While it sounds pretty great, something doesn’t sit well. What about your service department?
Service department representatives often become wary at the mention of DevOps. Why? They don’t want to be left behind or lose their seat at the table. Both DevOps and service teams work toward better customer experience, so how do you keep your services relevant with DevOps at the wheel? Will DevOps be the end of IT service management (ITSM)?
To answer that last question: no, DevOps isn’t going to end your service department. The fundamental goal of having a DevOps team is to improve the alignment between how IT products are created by development and how the operations staff run them once they’re in the real world.

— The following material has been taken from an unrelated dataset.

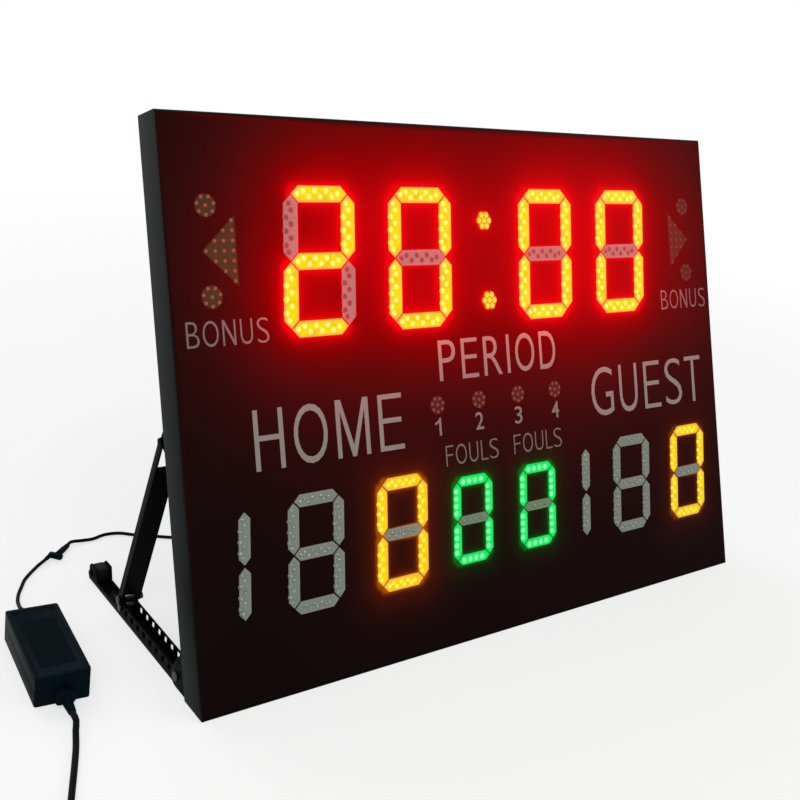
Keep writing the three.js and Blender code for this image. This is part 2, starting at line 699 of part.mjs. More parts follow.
function addFoot(side, end) {
  const low = stripThickness + seat;
  const corners = [[pivotY - footHalf, low], [pivotY + footHalf, low]];
  const ear = bandRound([...circleRound(pivotCentre, footRadius), ...corners]);
  const body = join(
    depthSheet(side, ear, footOuter, footOuter + stripThickness),
    depthSheet(side, ear, footInner - stripThickness, footInner),
    depthBlock(side, [footOuter + stripThickness / 2, footInner - stripThickness / 2],
      [pivotY - footHalf, pivotY + footHalf], [low, low + stripThickness]),
  );
  const through = [footOuter - overrun, footInner + overrun];
  place(standGroup, `foot_bracket_${end}`, cut(body, [
    depthBar(side, pivotBoltRadius + holeSlack, ...through, pivotCentre),
    depthBar(side, clampRadius + holeSlack, ...through, clampCentre),
  ]), blackSteel);
  const outer = railInset - seat;
  const inner = railInner + seat;
  place(standGroup, `foot_clamp_bolt_${end}`, join(
    depthBar(side, clampRadius, outer - clampHeadThickness / 2, inner + clampHeadThickness / 2, clampCentre),
    depthBar(side, clampHead, outer - clampHeadThickness, outer, clampCentre),
    depthBar(side, clampHead, inner, inner + clampHeadThickness, clampCentre, 6),
  ), steel);
  const headAt = strutOuter - seat;
  const nutAt = strutInner + seat;
  place(standGroup, `foot_pivot_bolt_${end}`, join(
    depthBar(side, pivotBoltRadius, headAt - pivotHeadThickness / 2, nutAt + nutThickness / 2, pivotCentre),
    depthBar(side, pivotBoltHead, headAt - pivotHeadThickness, headAt, pivotCentre),
    depthBar(side, pivotBoltHead, nutAt, nutAt + nutThickness, pivotCentre, 6),
  ), steel);
}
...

It’s excellent that DevOps wants to be more efficient, but your services have to be able to keep up. How will you match services to customers’ demands if the DevOps team goes its way? The solution is easier than it sounds, and there are real benefits to the ITSM-DevOps collaboration.
Creating a Complete Story
What’s your service department’s main goal—helping your customers? And the primary purpose of DevOps? Are you helping those same customers? One reason a DevOps team exists is to improve customer experience through better alignment across the organization. But, customer experience is your service team’s area of expertise. So, what do you do?
You hop on the DevOps train and change the destination to the ITSM-DevOps department. DevOps is about breaking down silos. The word says it all. You go from the development team and the operations team to a single team working toward the same goal. The DevOps team is all about the product, and your team is all about the service. But, what if the DevOps team makes products you can’t support with excellent service?

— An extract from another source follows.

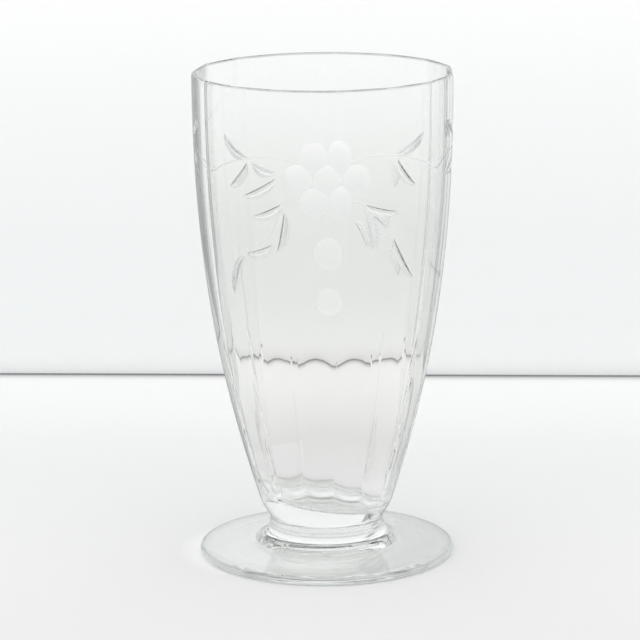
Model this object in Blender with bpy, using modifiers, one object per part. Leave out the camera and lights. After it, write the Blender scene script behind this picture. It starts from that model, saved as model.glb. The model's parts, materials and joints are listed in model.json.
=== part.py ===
"""Footed pint glass: a blown, panelled bowl on a short flared stem and a flat disc foot.

The bowl, the stem and the foot are separate gathers of glass that were joined hot, so each is
its own solid. The bowl's wall is drawn in to fifteen nearly flat panels, and a garland of
berries and leaves is wheel-cut into its front. Metres, +Z up; the foot rests on z = 0 and the
cluster of berries faces -Y.
"""

import math

import bpy
import bmesh
from mathutils import Matrix, Vector

MM = 0.001

# Overall sizes
TOTAL_HEIGHT = 153.5 * MM
RIM_RADIUS = 40.65 * MM
FOOT_RADIUS = 40.25 * MM

# Bowl
RIM_WALL = 1.4 * MM
BASE_WALL = 2.6 * MM
WALL_TAPER = 2.2            # how quickly the wall thickens on its way down
WALL_FULLNESS = 2.3         # 1 is a straight cone; higher is fuller
SHOULDER_RADIUS = 21.0 * MM
SHOULDER_RISE = 5.6 * MM    # from the stem joint up to where the wall begins
FLOOR_RISE = 5.4 * MM       # from the stem joint up to the middle of the inner floor
FLOOR_FILLET = 3.0 * MM
FLOOR_TILT = math.radians(8.0)   # the inner floor set askew: lower towards +X
FLOOR_TILT_REACH = 12.0 * MM     # height over which the tilt dies away

# Panels
PANEL_COUNT = 15
PANEL_TURN = math.radians(6.0)   # from the front to the nearest ridge, towards +X
PANEL_FLATNESS = 0.8        # 0 leaves the wall round, 1 makes the panels flat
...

Once again, the solution is to work together. As you’re breaking down silos, break down another wall—the wall between product and service.
Bringing ITSM and DevOps Together
Although ITSM and DevOps serve the same customers, they work very differently. DevOps creates and manages the product with the goal of keeping things running. They are responsible for the product as a whole but usually focus on a few changes or improvements at once. They often work according to Agile methods.
In ITSM, however, you’re always getting questions about everything. Your work is unpredictable, and while Agile has a lot to offer, you also need guidelines to create more structure in your team’s work. You probably use the Information Technology Infrastructure Library (ITIL) framework, which may seem slow and complicated to your DevOps colleagues.
How do you go about uniting the two teams?
Service desks face two main problems when they aren’t that close to DevOps. The combination is paradoxical because DevOps tends to move too fast and too slowly, depending on who is asked and when something is asked.
Here’s what happens: The DevOps team has its own pace and plans, working on products and features according to the demands of key stakeholders. The service desk is the place where your customers go to get their issues fixed or to gather help with existing features, and when existing features don’t provide as needed.
The two tracks aren’t always in sync. For instance, DevOps releases new features faster than they did before development and operations teamed up. That means your service agents are receiving questions they can’t answer yet. Plus, the answers are always changing, so they can’t rely on experience.
Simultaneously, it can feel like you’re waiting forever for DevOps. You may get calls—even recurring calls—about features that need fixing or functionalities that you don’t offer yet. And receiving help from DevOps can sometimes take time because they are currently working on another part of the product.
Getting in Sync
Bringing together DevOps and ITSM can seem like a pacing issue. But you don’t need to work on the same things at the same time, and the question isn’t which branch should be in control.
Collaboration requires communication. DevOps is excellent news for your service desk, provided your service team knows what’s going on. DevOps should always keep ITSM updated on what they’re working on and expected release dates.
At the same time, service teams should always communicate their needs to DevOps. If customers have issues you can’t solve with the means you have available, make sure DevOps knows and provide them with the information they need to understand what customers are asking for, prioritize projects and provide a better product.
DevOps shouldn’t be feared. There is no battle for survival between DevOps and ITSM. Everybody will win when they work together.